— Start of Available records —

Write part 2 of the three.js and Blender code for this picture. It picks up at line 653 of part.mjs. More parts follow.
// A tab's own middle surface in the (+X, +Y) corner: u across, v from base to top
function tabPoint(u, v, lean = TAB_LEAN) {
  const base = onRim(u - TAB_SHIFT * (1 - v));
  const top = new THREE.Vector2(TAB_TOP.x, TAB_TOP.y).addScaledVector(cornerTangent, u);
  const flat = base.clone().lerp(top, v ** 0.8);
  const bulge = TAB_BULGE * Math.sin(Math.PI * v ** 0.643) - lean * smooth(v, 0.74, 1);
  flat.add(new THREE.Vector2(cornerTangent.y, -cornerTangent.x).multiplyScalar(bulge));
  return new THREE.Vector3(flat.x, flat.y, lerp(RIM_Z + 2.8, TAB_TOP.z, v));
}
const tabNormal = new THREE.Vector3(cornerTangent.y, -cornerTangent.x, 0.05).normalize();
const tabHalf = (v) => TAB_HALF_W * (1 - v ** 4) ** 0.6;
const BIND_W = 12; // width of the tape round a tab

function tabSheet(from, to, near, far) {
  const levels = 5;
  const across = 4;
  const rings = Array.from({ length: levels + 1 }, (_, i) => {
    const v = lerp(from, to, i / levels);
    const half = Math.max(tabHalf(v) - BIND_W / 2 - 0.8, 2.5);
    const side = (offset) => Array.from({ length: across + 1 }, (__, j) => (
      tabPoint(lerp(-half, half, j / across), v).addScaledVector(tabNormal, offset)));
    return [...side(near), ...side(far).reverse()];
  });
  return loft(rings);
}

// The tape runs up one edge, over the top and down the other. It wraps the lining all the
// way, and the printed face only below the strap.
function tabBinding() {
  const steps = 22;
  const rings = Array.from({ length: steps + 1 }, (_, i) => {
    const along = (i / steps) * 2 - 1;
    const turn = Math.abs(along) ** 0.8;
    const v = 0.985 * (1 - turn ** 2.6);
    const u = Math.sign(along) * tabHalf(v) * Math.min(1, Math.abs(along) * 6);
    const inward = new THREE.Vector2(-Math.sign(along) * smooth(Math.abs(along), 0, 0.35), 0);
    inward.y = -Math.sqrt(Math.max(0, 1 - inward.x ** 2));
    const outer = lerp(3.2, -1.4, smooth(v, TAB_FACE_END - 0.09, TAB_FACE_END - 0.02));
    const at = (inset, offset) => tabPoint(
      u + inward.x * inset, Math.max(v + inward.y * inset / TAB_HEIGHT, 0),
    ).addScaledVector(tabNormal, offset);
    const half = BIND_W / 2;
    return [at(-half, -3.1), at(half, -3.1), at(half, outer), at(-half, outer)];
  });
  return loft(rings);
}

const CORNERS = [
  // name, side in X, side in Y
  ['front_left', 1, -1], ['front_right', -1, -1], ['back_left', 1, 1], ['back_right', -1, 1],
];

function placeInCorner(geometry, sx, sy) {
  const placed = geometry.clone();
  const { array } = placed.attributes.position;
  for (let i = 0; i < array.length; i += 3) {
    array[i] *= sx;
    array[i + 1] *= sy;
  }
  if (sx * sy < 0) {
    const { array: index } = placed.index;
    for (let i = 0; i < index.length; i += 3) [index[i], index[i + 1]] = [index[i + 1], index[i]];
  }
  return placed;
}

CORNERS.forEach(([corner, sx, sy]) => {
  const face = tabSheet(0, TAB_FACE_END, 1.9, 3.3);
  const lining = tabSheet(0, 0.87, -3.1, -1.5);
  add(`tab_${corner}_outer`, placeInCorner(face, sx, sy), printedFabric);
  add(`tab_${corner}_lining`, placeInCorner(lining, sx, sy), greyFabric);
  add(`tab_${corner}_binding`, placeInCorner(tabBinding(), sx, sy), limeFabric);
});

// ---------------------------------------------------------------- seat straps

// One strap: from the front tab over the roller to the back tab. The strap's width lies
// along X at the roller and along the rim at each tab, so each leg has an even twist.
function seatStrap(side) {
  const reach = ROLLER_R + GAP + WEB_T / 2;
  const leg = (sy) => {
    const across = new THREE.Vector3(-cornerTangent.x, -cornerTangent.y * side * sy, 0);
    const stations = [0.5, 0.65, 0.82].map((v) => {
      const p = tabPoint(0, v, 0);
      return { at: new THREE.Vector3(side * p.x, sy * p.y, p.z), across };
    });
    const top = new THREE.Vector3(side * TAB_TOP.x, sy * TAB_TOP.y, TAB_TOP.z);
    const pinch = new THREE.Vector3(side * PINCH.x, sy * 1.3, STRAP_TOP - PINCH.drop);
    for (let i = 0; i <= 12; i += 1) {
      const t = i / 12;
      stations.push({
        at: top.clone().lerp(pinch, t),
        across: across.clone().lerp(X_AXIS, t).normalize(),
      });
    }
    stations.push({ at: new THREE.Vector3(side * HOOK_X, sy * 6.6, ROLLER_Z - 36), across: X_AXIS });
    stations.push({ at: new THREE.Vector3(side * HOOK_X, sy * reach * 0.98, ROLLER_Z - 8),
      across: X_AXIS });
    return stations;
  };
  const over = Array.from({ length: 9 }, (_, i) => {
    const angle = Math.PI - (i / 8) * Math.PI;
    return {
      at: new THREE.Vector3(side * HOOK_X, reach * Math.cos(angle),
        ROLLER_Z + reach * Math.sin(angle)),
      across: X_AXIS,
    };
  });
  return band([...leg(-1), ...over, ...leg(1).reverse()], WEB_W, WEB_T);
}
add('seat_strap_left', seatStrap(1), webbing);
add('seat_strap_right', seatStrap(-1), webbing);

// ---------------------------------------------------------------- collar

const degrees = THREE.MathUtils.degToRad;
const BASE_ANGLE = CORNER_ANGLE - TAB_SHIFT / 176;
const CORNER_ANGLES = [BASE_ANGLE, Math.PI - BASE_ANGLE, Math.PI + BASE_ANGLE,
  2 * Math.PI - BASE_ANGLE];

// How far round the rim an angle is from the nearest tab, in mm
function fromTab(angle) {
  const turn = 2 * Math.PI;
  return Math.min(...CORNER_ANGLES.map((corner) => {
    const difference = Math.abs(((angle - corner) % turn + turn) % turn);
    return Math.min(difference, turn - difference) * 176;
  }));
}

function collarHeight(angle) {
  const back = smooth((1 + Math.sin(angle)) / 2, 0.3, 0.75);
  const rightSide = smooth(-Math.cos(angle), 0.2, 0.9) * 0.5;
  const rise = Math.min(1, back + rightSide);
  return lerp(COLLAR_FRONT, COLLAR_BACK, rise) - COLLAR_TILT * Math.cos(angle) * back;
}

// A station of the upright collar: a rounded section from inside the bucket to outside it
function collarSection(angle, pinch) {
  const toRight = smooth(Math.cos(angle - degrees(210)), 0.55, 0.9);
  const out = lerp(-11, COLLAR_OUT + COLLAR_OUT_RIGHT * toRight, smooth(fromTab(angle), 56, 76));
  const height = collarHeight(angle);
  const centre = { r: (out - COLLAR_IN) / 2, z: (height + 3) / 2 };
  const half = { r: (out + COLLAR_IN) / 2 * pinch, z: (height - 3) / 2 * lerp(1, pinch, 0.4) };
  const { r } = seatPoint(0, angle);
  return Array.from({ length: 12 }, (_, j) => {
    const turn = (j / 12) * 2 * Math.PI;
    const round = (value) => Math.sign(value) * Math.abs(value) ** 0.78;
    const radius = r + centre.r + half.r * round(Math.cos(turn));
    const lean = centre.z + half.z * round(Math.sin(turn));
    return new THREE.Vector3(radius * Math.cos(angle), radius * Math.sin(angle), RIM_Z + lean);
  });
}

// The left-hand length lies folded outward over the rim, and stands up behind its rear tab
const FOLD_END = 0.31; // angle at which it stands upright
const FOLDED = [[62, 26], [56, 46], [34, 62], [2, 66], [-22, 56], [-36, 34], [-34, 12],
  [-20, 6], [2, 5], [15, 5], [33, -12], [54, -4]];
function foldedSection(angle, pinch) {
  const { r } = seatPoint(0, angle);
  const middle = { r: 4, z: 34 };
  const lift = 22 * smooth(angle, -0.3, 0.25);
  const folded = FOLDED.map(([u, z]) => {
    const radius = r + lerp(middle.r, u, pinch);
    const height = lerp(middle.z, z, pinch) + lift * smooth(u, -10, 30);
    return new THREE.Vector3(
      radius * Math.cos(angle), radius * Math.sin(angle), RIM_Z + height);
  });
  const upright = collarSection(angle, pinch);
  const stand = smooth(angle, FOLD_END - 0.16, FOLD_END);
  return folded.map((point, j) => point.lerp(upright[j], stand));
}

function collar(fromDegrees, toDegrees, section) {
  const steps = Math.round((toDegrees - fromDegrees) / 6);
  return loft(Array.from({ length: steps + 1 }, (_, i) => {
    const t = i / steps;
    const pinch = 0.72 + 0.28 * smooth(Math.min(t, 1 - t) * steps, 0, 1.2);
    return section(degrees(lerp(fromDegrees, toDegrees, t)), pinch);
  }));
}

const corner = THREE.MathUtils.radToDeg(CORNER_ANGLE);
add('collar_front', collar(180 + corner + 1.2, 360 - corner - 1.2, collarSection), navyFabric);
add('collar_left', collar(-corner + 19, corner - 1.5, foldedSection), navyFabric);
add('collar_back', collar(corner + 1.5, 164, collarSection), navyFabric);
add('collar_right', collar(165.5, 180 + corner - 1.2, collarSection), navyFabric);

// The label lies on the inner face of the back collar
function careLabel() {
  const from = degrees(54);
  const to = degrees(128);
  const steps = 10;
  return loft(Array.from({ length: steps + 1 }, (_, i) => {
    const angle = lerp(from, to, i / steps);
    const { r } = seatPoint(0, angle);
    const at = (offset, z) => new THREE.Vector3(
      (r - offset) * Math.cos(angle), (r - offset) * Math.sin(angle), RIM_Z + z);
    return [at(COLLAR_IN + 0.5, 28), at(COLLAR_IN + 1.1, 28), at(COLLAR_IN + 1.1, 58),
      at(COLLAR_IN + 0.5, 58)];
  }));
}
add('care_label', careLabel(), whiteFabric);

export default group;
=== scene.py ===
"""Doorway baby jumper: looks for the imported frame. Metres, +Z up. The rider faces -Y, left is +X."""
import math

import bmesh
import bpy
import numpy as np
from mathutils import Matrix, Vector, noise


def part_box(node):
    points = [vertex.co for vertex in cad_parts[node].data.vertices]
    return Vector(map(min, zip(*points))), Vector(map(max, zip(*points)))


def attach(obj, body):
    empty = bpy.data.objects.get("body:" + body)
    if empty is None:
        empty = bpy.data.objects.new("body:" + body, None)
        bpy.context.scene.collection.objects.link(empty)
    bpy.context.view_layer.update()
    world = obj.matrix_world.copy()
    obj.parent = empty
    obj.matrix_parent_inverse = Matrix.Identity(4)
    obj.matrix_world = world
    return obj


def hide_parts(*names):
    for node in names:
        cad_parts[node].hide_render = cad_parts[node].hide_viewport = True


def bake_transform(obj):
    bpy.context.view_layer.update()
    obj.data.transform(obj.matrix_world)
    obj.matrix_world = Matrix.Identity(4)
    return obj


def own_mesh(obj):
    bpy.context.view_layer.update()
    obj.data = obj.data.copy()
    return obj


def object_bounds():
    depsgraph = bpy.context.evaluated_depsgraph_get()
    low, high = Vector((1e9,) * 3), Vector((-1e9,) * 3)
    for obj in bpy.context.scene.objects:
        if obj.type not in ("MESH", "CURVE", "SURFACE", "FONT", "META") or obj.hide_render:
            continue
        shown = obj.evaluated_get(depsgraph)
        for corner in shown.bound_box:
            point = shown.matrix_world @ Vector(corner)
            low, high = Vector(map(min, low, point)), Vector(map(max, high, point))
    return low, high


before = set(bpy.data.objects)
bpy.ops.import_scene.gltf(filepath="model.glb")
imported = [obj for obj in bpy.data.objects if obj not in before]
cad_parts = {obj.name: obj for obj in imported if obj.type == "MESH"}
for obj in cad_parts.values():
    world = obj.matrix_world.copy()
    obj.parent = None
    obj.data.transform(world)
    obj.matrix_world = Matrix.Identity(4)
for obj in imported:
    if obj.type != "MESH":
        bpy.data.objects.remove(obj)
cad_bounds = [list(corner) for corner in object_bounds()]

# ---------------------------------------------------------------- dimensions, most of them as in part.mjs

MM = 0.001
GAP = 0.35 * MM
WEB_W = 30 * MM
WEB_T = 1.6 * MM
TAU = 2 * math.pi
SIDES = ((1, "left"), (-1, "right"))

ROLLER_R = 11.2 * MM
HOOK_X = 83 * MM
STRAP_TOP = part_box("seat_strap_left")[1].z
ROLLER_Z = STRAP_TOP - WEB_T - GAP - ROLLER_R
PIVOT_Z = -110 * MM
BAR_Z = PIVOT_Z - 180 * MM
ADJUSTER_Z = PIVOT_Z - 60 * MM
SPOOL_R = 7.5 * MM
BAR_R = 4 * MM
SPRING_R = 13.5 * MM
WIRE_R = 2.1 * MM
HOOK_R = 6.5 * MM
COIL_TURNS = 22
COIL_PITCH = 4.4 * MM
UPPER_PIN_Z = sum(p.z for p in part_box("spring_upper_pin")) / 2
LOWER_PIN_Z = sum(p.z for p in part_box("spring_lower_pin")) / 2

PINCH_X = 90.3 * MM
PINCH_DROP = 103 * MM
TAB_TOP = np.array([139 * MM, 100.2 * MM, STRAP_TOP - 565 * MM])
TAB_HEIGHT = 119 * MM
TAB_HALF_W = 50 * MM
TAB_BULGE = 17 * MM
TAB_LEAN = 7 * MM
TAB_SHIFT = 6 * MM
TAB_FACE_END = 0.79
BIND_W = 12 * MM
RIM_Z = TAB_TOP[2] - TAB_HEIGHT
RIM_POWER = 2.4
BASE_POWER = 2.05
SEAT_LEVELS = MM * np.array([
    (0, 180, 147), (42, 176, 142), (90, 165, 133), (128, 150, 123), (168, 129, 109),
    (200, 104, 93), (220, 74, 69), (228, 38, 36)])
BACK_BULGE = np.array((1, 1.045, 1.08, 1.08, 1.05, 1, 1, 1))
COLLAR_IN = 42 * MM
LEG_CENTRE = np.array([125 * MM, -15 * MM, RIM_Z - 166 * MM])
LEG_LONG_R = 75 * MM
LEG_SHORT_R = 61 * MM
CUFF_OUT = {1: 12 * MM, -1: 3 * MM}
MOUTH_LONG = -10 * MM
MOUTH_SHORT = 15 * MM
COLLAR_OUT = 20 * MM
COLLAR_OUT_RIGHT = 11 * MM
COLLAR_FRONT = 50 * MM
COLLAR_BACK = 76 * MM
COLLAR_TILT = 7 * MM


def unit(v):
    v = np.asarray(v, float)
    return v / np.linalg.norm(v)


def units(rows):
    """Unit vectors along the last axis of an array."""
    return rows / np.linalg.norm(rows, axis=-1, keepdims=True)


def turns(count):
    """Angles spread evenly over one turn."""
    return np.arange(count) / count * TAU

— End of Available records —
— Start of Available records —

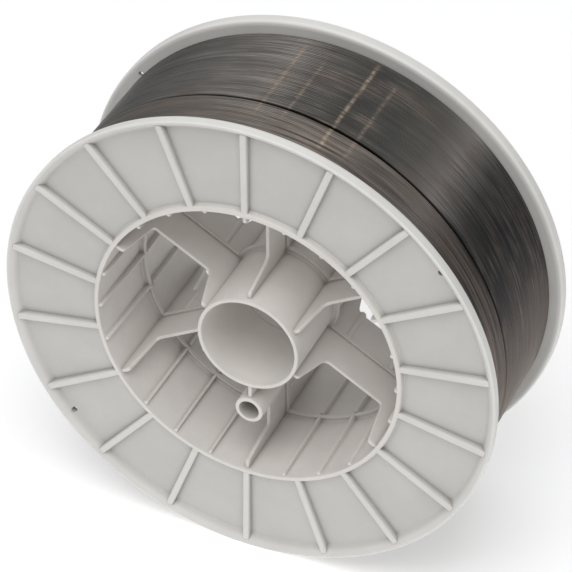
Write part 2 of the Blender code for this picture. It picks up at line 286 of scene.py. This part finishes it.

— End of Available records —
— Start of Available records —

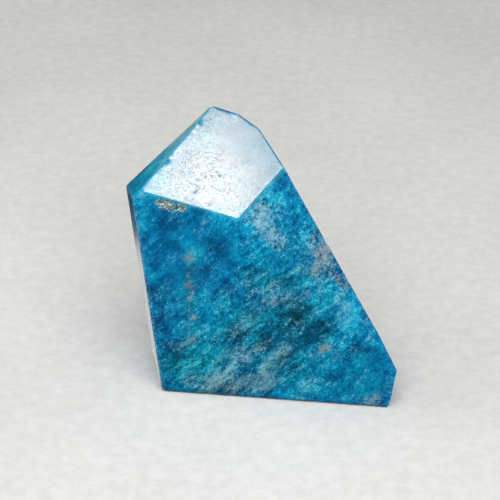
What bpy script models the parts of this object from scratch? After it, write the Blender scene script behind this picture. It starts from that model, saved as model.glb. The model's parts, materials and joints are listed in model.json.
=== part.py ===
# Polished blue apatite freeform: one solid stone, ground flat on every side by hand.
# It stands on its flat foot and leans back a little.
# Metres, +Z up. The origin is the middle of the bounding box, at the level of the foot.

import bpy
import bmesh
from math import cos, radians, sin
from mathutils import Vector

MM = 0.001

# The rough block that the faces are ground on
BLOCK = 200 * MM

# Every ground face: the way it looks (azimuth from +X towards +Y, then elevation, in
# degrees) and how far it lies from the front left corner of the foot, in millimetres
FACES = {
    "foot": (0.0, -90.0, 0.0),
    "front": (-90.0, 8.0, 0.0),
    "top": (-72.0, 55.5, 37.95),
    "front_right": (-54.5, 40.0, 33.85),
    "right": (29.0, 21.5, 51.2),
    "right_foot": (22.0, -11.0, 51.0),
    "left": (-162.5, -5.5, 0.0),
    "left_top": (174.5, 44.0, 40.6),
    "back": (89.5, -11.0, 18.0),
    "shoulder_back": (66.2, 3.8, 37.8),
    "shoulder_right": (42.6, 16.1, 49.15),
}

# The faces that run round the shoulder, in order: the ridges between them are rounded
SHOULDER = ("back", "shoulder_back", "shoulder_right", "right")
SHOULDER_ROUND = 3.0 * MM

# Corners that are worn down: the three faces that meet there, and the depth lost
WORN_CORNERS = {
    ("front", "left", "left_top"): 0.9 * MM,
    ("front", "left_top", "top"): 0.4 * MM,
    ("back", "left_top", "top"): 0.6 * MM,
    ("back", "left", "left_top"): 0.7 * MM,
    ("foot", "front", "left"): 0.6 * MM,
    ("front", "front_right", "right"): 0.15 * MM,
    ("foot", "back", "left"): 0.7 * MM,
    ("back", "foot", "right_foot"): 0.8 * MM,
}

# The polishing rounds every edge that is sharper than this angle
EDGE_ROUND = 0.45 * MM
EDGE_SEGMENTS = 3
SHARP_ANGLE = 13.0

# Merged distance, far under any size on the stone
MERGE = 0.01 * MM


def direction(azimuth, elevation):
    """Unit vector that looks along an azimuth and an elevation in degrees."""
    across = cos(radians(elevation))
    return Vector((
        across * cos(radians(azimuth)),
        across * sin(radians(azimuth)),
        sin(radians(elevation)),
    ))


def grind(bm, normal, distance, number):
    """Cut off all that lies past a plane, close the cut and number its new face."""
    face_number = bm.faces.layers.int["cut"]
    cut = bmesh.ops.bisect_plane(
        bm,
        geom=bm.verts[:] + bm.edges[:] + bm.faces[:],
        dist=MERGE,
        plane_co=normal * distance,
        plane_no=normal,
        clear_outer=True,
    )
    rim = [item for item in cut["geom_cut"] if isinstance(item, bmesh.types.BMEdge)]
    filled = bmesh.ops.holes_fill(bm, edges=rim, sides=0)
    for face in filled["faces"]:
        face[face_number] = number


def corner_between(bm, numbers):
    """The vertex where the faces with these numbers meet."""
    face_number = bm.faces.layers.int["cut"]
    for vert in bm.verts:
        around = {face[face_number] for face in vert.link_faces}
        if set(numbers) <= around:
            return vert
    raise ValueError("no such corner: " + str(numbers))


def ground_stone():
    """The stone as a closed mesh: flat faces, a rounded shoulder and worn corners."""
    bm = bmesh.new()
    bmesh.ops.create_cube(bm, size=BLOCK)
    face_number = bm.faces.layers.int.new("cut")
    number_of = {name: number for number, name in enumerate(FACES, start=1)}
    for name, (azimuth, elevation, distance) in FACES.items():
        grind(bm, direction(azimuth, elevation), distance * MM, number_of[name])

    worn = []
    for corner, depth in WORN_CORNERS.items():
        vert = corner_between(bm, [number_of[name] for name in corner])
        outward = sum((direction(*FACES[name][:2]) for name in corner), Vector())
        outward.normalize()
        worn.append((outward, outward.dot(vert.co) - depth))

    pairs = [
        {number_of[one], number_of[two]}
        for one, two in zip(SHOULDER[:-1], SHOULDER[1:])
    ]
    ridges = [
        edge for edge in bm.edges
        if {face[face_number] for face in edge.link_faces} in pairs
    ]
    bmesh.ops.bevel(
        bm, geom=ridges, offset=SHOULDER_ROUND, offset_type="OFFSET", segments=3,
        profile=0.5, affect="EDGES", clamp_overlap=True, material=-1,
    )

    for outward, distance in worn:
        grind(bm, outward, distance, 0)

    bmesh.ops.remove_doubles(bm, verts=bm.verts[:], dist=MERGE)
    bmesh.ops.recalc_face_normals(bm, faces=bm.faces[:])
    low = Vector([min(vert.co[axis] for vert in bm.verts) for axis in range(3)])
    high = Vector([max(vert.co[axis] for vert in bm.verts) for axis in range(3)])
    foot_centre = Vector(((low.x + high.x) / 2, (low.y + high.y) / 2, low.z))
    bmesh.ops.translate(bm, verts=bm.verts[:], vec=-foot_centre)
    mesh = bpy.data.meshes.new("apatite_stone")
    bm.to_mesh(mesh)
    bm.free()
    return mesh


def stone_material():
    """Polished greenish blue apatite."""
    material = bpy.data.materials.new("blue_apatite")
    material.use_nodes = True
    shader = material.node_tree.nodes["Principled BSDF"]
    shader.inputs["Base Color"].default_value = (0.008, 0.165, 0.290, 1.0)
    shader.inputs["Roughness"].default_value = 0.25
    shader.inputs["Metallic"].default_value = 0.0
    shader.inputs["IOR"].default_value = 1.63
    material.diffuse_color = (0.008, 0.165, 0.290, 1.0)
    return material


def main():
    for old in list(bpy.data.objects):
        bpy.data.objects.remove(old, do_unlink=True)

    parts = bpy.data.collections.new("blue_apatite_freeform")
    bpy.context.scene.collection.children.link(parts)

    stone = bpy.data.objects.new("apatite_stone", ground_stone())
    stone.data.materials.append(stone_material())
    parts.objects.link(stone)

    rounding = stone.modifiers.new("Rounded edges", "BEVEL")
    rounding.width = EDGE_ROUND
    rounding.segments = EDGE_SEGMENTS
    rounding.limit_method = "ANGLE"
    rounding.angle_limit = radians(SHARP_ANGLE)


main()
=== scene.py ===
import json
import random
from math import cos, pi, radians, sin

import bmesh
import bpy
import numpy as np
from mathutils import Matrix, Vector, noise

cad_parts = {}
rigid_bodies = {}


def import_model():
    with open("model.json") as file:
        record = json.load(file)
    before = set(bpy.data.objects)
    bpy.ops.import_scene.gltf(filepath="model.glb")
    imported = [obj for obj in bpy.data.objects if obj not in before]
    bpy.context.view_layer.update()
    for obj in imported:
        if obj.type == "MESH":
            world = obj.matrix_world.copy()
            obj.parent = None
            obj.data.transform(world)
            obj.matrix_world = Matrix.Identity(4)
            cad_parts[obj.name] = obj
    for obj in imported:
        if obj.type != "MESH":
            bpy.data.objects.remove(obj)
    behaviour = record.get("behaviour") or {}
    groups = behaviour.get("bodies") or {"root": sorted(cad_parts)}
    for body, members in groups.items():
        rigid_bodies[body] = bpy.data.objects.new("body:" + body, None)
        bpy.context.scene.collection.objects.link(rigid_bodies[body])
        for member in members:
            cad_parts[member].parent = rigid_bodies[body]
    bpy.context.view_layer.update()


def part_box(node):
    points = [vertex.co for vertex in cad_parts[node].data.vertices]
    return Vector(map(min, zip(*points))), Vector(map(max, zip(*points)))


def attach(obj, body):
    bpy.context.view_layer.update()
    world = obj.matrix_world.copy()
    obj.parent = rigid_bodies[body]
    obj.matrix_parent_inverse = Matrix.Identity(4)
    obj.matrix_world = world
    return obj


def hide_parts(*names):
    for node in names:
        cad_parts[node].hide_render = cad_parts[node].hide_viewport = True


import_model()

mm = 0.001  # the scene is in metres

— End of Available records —

### Problem requirements
Starting at the line that contains "const angle = lerp(from, to, i / steps);", set down every line up to and including the line that contains "if empty is", exactly as given, and no other line.

### Result below
    const angle = lerp(from, to, i / steps);
    const { r } = seatPoint(0, angle);
    const at = (offset, z) => new THREE.Vector3(
      (r - offset) * Math.cos(angle), (r - offset) * Math.sin(angle), RIM_Z + z);
    return [at(COLLAR_IN + 0.5, 28), at(COLLAR_IN + 1.1, 28), at(COLLAR_IN + 1.1, 58),
      at(COLLAR_IN + 0.5, 58)];
  }));
}
add('care_label', careLabel(), whiteFabric);

export default group;
=== scene.py ===
"""Doorway baby jumper: looks for the imported frame. Metres, +Z up. The rider faces -Y, left is +X."""
import math

import bmesh
import bpy
import numpy as np
from mathutils import Matrix, Vector, noise


def part_box(node):
    points = [vertex.co for vertex in cad_parts[node].data.vertices]
    return Vector(map(min, zip(*points))), Vector(map(max, zip(*points)))


def attach(obj, body):
    empty = bpy.data.objects.get("body:" + body)
    if empty is None:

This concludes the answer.